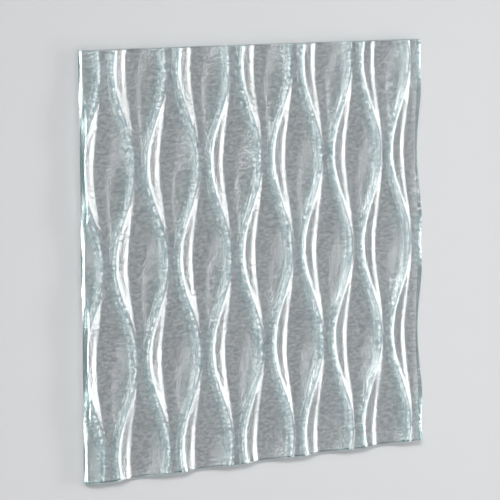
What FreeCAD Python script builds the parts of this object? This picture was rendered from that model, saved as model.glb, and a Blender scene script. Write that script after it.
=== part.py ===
import FreeCAD, Part
import math
import os

os.makedirs("parts", exist_ok=True)

# Cast glass panel, lying on its back face. Lengths in millimetres.
# X runs along the width, Y up the height, Z out of the patterned front.
# The finished panel is centred on the origin and its back rests at Z = 0.

# Outer sizes of the cut panel.
panel_width = 610.0
panel_height = 610.0

# Glass thickness at a ridge, and how far each face sags between ridges.
ridge_thickness = 17.0
front_sag = 13.0
back_sag = 4.0

# Bevel ground along every long edge of the panel.
arris = 1.2

# Pattern of the mould: spacing of the necks across the width, height of one
# full wave of a ridge line, and its sideways swing to each side.
neck_pitch = 112.0
wave_length = 274.5
ridge_swing = 19.0

# Section of a well: how flat its floor is, how crisp the ridges beside it
# are, and how quickly it gets deeper as it widens.
well_flatness = 2.2
ridge_crispness = 0.12
depth_growth = 1.5

# Where the panel is cut from the pattern: first neck from the left edge, and
# the topmost row of necks below the top edge.
first_neck = 33.5
top_row = 28.8

# Spacing of the points that the wavy faces are drawn through.
point_spacing_x = 4.0
point_spacing_y = 10.0

# Number of point spacings in each strip that the wavy faces are divided into.
spans_per_strip = 17


def well_section(across, width):
    """Depth at a place across one well: 0 on its ridges, up to 1."""
    widest = neck_pitch / 2.0 + 2.0 * ridge_swing
    from_middle = abs(2.0 * across - 1.0)
    bowl = (1.0 - from_middle ** well_flatness) ** 2
    eased = (1.0 - ridge_crispness) * bowl
    crisp = ridge_crispness * (1.0 - from_middle ** 2)
    return (eased + crisp) * (width / widest) ** depth_growth


def share_of_well(x, y):
    """Depth of the glass surface at x, y: 0 on a ridge, 1 in a full well."""
    turn = 2.0 * math.pi * (panel_height - top_row - y) / wave_length
    swing = ridge_swing * math.cos(turn)
    along = x - first_neck + neck_pitch / 4.0 - swing
    place = along % neck_pitch
    first_width = neck_pitch / 2.0 - 2.0 * swing
    second_width = neck_pitch - first_width
    if place < first_width:
        return well_section(place / first_width, first_width)
    return well_section((place - first_width) / second_width, second_width)


def front_height(x, y):
    """Height of the patterned front face above the floor."""
    return back_sag + ridge_thickness - front_sag * share_of_well(x, y)


def back_height(x, y):
    """Height of the back face, which follows the wells more gently."""
    return back_sag - back_sag * share_of_well(x, y)


def stations(start, end, spacing):
    """Evenly spaced positions from start to end, both ends included."""
    count = max(8, int(math.ceil((end - start) / spacing)))
    return [start + (end - start) * i / count for i in range(count + 1)]


def wavy_surface(height_of):
    """Smooth surface through the height function, inset by the arris."""
    columns = stations(arris, panel_width - arris, point_spacing_x)
    rows = stations(arris, panel_height - arris, point_spacing_y)
    heights = []
    for x in columns:
        heights.append([height_of(x, y) for y in rows])
    surface = Part.BSplineSurface()
    step_x = columns[1] - columns[0]
    step_y = rows[1] - rows[0]
    surface.interpolate(heights, arris, step_x, arris, step_y)
    return surface


def strips(length, spacing):
    """Start and end of each strip that a wavy face is divided into."""
    places = stations(arris, length - arris, spacing)
    borders = places[:-1:spans_per_strip] + [places[-1]]
    return list(zip(borders[:-1], borders[1:]))


def wavy_faces(surface):
    """The wavy surface as a grid of faces that share their borders."""
    faces = []
    for x_start, x_end in strips(panel_width, point_spacing_x):
        for y_start, y_end in strips(panel_height, point_spacing_y):
            piece = surface.copy()
            piece.segment(x_start, x_end, y_start, y_end)
            faces.append(piece.toShape())
    return faces


def outer_curve(height_of, lift, side):
    """Curve along one outer edge of the panel, lift above its own face."""
    along_x = side in ("bottom", "top")
    length = panel_width if along_x else panel_height
    reach = panel_height if along_x else panel_width
    spacing = point_spacing_x if along_x else point_spacing_y
    outer = 0.0 if side in ("bottom", "left") else reach
    inset = arris if side in ("bottom", "left") else reach - arris
    places = stations(arris, length - arris, spacing)
    points = []
    for place in places:
        spread = (place - arris) * length / (length - 2.0 * arris)
        if along_x:
            z = height_of(place, inset) + lift
            points.append(FreeCAD.Vector(spread, outer, z))
        else:
            z = height_of(inset, place) + lift
            points.append(FreeCAD.Vector(outer, spread, z))
    curve = Part.BSplineCurve()
    curve.interpolate(Points=points, Parameters=places)
    return curve


def face_border(surface, side):
    """Border curve of a wavy surface on one side of the panel."""
    x_start, x_end, y_start, y_end = surface.bounds()
    if side == "left":
        return surface.uIso(x_start)
    if side == "right":
        return surface.uIso(x_end)
    if side == "bottom":
        return surface.vIso(y_start)
    return surface.vIso(y_end)


def edge_pieces(curve, side):
    """The curve along one side as a list of edges, one to each strip."""
    if side in ("bottom", "top"):
        spans = strips(panel_width, point_spacing_x)
    else:
        spans = strips(panel_height, point_spacing_y)
    pieces = []
    for start, end in spans:
        piece = curve.copy()
        piece.segment(start, end)
        pieces.append(piece.toShape())
    return pieces


def bevel_faces(inner_pieces, outer_pieces):
    """Narrow ruled faces of an arris, one to each strip."""
    pairs = zip(inner_pieces, outer_pieces)
    return [Part.makeRuledSurface(inner, outer) for inner, outer in pairs]


def cut_wall(front_pieces, back_pieces):
    """Flat face of one cut side, between its two arrises."""
    front_start = front_pieces[0].firstVertex().Point
    front_end = front_pieces[-1].lastVertex().Point
    back_start = back_pieces[0].firstVertex().Point
    back_end = back_pieces[-1].lastVertex().Point
    corners = [Part.makeLine(back_start, front_start)]
    corners.append(Part.makeLine(front_end, back_end))
    loop = Part.__sortEdges__(front_pieces + back_pieces + corners)
    return Part.Face(Part.Wire(loop))


def edge_faces(front, back, side):
    """The two arrises and the cut wall on one side of the panel."""
    front_inner = edge_pieces(face_border(front, side), side)
    front_outer = edge_pieces(outer_curve(front_height, -arris, side), side)
    back_outer = edge_pieces(outer_curve(back_height, arris, side), side)
    back_inner = edge_pieces(face_border(back, side), side)
    faces = bevel_faces(front_inner, front_outer)
    faces = faces + bevel_faces(back_outer, back_inner)
    return faces + [cut_wall(front_outer, back_outer)]


def glass_panel():
    """The whole panel as one closed solid, centred on the origin."""
    front = wavy_surface(front_height)
    back = wavy_surface(back_height)
    faces = wavy_faces(front) + wavy_faces(back)
    for side in ("bottom", "top", "left", "right"):
        faces = faces + edge_faces(front, back, side)
    shell = Part.makeShell(faces)
    shell.sewShape(0.001)
    solid = Part.makeSolid(shell.Shells[0])
    if solid.Volume < 0.0:
        solid.reverse()
    solid.translate(FreeCAD.Vector(-panel_width / 2.0, -panel_height / 2.0, 0.0))
    return solid


panel = glass_panel()
box = panel.BoundBox
print("valid", panel.isValid(), "closed", panel.Shells[0].isClosed())
print("faces", len(panel.Faces), "volume_mm3", round(panel.Volume, 1), box)
panel.exportStep("parts/glass_panel.step")
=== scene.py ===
"""Cast glass panel lying face up on a pale studio floor."""

import logging
import math
from dataclasses import dataclass, field
from enum import Enum
from typing import Any, Dict, Sequence, Tuple, Union

import bpy
from mathutils import Matrix, Vector


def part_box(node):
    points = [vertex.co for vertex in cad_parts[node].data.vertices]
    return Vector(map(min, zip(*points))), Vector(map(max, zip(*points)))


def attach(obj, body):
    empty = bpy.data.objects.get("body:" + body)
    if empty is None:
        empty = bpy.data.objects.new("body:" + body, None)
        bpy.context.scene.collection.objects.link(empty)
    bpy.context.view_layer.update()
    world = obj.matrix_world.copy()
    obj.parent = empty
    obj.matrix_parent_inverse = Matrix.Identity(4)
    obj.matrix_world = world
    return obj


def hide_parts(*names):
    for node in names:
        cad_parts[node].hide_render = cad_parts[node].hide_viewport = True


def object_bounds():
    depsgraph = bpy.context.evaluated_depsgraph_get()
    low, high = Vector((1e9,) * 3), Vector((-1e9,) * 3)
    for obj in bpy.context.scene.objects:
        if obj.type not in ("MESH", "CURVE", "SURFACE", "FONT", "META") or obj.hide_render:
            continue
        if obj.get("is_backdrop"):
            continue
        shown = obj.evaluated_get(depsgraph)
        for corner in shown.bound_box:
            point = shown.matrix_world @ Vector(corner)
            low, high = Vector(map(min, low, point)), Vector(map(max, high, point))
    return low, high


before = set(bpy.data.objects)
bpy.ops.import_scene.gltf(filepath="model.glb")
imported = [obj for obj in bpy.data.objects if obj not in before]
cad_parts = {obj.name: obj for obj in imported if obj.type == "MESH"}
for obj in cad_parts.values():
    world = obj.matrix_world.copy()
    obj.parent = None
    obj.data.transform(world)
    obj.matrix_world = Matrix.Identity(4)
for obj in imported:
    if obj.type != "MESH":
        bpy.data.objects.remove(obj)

logging.basicConfig(level=logging.INFO, format="%(name)s: %(message)s")
log = logging.getLogger("glass_panel")

Number = Union[int, float, "Expr"]
Settings = Dict[str, Any]


class Face(Enum):
    """The two wide faces of the panel."""

    FRONT = 1.0
    BACK = -1.0


class Expr:
    """A node socket that takes part in ordinary Python arithmetic."""

    def __init__(self, graph: "Graph", socket: bpy.types.NodeSocket) -> None:
        """Wrap a socket.

        Args:
            graph: The graph that new Math nodes are added to.
            socket: The output socket that carries the value.
        """
        self.graph = graph
        self.socket = socket

    def math(self, operation: str, *others: Number) -> "Expr":
        """Add a Math node with this value as its first input.

        Args:
            operation: The Math node's operation.
            others: The second and third inputs, where it has them.

        Returns:
            The Math node's output.
        """
        return self.graph.math(operation, self, *others)

    def __add__(self, other: Number) -> "Expr":
        """Sum of two values."""
        return self.math("ADD", other)

    __radd__ = __add__

    def __sub__(self, other: Number) -> "Expr":
        """This value less another."""
        return self.math("SUBTRACT", other)

    def __rsub__(self, other: Number) -> "Expr":
        """Another value less this one."""
        return self.graph.math("SUBTRACT", other, self)

    def __mul__(self, other: Number) -> "Expr":
        """Product of two values."""
        return self.math("MULTIPLY", other)

    __rmul__ = __mul__

    def __truediv__(self, other: Number) -> "Expr":
        """This value over another."""
        return self.math("DIVIDE", other)

    def __pow__(self, other: Number) -> "Expr":
        """This value raised to a power."""
        return self.math("POWER", other)

    def __mod__(self, other: Number) -> "Expr":
        """Remainder that is never negative."""
        return self.math("FLOORED_MODULO", other)

    def __lt__(self, other: Number) -> "Expr":
        """1 where this value is below another."""
        return self.math("LESS_THAN", other)

    def __gt__(self, other: Number) -> "Expr":
        """1 where this value is above another."""
        return self.math("GREATER_THAN", other)

    def __abs__(self) -> "Expr":
        """Size of the value without its sign."""
        return self.math("ABSOLUTE")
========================
What this task involves: Your task is to repeat the lines from the one containing "panel = glass_panel()" to the one containing "bpy.context.view_layer.update()", both lines included. Leave out every other line.

Result of the exercise:
panel = glass_panel()
box = panel.BoundBox
print("valid", panel.isValid(), "closed", panel.Shells[0].isClosed())
print("faces", len(panel.Faces), "volume_mm3", round(panel.Volume, 1), box)
panel.exportStep("parts/glass_panel.step")
=== scene.py ===
"""Cast glass panel lying face up on a pale studio floor."""

import logging
import math
from dataclasses import dataclass, field
from enum import Enum
from typing import Any, Dict, Sequence, Tuple, Union

import bpy
from mathutils import Matrix, Vector


def part_box(node):
    points = [vertex.co for vertex in cad_parts[node].data.vertices]
    return Vector(map(min, zip(*points))), Vector(map(max, zip(*points)))


def attach(obj, body):
    empty = bpy.data.objects.get("body:" + body)
    if empty is None:
        empty = bpy.data.objects.new("body:" + body, None)
        bpy.context.scene.collection.objects.link(empty)
    bpy.context.view_layer.update()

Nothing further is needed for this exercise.